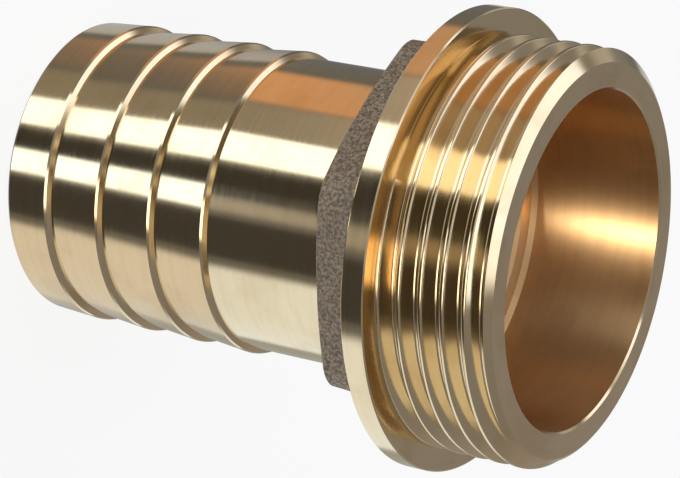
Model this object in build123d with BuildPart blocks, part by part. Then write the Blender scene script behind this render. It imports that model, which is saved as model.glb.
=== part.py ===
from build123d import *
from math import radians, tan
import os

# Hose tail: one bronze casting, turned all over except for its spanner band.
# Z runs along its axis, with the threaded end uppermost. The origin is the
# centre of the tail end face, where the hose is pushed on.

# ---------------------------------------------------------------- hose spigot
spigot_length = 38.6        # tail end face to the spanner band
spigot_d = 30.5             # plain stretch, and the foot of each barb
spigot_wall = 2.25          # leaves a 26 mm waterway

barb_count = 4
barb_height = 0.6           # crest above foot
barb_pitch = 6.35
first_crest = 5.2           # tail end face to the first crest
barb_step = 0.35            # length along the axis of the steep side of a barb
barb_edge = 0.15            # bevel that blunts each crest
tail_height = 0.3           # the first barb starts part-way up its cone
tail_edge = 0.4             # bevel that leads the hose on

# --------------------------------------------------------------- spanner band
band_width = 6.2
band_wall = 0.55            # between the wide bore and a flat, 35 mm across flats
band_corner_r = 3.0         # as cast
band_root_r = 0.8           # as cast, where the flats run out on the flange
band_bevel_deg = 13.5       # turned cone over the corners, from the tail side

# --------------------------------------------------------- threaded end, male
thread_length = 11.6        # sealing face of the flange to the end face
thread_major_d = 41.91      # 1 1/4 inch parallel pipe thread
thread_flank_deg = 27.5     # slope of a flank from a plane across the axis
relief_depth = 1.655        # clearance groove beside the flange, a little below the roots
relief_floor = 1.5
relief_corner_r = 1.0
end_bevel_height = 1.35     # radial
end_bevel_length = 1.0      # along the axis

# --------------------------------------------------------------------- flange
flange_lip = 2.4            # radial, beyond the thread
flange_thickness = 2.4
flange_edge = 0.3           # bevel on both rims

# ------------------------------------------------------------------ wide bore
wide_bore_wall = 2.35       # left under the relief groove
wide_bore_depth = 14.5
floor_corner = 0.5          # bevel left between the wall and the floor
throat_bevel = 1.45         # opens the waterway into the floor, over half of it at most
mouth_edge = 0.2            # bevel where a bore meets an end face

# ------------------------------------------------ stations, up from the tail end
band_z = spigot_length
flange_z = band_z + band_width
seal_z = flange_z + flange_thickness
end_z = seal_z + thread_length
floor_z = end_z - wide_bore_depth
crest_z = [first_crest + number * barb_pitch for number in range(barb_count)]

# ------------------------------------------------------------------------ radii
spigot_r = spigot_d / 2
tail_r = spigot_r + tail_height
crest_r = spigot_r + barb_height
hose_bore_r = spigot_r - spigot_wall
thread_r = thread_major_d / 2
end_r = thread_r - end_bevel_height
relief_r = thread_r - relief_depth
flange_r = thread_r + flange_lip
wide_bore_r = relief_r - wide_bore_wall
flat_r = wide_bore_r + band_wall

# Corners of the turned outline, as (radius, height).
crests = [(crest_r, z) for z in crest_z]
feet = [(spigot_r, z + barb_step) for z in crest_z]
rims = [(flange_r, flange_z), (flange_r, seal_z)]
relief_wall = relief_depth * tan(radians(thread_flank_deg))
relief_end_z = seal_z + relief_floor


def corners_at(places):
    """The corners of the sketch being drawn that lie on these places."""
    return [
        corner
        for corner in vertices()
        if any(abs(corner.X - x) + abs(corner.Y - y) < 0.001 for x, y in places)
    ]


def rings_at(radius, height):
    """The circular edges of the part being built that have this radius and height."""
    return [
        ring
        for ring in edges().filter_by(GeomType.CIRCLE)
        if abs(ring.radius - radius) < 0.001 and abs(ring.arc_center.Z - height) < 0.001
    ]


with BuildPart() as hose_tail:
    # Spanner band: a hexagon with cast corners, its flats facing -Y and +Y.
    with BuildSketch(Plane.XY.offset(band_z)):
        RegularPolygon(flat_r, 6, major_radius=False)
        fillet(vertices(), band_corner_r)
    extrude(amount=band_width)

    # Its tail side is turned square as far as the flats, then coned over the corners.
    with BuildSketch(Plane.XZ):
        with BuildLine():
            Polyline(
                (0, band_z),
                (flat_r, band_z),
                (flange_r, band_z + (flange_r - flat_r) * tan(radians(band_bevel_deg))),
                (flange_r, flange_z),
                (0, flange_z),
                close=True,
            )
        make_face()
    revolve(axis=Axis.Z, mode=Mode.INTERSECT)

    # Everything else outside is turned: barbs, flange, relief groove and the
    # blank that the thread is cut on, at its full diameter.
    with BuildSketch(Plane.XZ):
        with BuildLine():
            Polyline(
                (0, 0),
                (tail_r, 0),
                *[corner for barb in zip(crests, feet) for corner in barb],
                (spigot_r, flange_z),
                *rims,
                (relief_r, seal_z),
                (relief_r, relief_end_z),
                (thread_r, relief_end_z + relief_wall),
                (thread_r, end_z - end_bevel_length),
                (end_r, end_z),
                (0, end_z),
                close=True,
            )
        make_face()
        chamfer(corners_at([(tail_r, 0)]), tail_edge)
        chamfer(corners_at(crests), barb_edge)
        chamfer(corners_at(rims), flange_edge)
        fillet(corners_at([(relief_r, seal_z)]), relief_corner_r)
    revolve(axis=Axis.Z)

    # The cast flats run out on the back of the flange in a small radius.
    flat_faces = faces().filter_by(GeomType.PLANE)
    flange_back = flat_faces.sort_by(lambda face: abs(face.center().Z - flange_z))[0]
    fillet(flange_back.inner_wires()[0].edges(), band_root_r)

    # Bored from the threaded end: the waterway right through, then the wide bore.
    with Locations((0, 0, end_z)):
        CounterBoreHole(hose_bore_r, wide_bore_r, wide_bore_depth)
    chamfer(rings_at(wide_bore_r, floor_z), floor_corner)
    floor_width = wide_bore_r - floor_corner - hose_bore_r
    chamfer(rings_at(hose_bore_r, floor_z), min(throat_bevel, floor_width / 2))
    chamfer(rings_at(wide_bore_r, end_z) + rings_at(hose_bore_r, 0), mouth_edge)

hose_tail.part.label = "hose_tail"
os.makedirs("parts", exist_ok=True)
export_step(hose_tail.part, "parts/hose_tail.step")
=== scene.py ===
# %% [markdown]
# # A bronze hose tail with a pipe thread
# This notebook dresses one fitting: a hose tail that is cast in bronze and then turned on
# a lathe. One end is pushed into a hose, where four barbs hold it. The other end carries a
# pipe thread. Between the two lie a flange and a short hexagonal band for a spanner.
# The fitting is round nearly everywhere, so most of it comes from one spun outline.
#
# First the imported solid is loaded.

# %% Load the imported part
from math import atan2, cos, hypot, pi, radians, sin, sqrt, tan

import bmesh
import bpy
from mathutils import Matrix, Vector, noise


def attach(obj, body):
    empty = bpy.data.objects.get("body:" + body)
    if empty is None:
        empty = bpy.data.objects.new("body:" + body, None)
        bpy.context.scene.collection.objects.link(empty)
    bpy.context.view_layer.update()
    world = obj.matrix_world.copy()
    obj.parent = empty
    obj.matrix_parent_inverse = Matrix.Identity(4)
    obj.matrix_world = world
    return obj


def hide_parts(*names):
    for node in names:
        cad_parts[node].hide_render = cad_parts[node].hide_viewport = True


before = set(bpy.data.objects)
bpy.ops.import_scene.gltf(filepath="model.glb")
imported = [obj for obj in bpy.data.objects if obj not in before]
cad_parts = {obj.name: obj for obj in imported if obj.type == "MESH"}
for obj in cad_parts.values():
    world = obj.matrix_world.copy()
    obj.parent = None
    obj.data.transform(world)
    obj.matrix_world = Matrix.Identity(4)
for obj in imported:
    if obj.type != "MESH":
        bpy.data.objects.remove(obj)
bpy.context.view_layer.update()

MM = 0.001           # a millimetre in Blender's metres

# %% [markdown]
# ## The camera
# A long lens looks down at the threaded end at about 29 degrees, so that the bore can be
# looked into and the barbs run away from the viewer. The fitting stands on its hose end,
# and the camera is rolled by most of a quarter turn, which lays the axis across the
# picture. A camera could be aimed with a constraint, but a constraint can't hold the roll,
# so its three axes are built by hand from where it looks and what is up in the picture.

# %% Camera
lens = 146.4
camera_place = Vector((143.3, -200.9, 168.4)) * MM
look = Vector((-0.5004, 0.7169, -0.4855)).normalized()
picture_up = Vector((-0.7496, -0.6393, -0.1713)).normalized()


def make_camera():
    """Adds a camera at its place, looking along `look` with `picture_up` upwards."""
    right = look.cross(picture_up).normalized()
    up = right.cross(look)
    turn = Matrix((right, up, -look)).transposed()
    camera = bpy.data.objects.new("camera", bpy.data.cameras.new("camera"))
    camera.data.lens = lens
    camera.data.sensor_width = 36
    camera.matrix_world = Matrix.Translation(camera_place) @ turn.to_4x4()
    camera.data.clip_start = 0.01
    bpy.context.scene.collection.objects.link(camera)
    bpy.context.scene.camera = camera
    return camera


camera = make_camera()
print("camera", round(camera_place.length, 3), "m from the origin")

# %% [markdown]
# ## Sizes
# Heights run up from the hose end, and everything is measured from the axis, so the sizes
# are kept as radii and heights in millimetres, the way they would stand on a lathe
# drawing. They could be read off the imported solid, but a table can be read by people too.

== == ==

Exercise:
Please print exactly, and only, the lines from the line with "# Bored from" to the line with "bpy.context.scene.collection.objects.link(empty)", both included.

Response to this exercise:
    # Bored from the threaded end: the waterway right through, then the wide bore.
    with Locations((0, 0, end_z)):
        CounterBoreHole(hose_bore_r, wide_bore_r, wide_bore_depth)
    chamfer(rings_at(wide_bore_r, floor_z), floor_corner)
    floor_width = wide_bore_r - floor_corner - hose_bore_r
    chamfer(rings_at(hose_bore_r, floor_z), min(throat_bevel, floor_width / 2))
    chamfer(rings_at(wide_bore_r, end_z) + rings_at(hose_bore_r, 0), mouth_edge)

hose_tail.part.label = "hose_tail"
os.makedirs("parts", exist_ok=True)
export_step(hose_tail.part, "parts/hose_tail.step")
=== scene.py ===
# %% [markdown]
# # A bronze hose tail with a pipe thread
# This notebook dresses one fitting: a hose tail that is cast in bronze and then turned on
# a lathe. One end is pushed into a hose, where four barbs hold it. The other end carries a
# pipe thread. Between the two lie a flange and a short hexagonal band for a spanner.
# The fitting is round nearly everywhere, so most of it comes from one spun outline.
#
# First the imported solid is loaded.

# %% Load the imported part
from math import atan2, cos, hypot, pi, radians, sin, sqrt, tan

import bmesh
import bpy
from mathutils import Matrix, Vector, noise


def attach(obj, body):
    empty = bpy.data.objects.get("body:" + body)
    if empty is None:
        empty = bpy.data.objects.new("body:" + body, None)
        bpy.context.scene.collection.objects.link(empty)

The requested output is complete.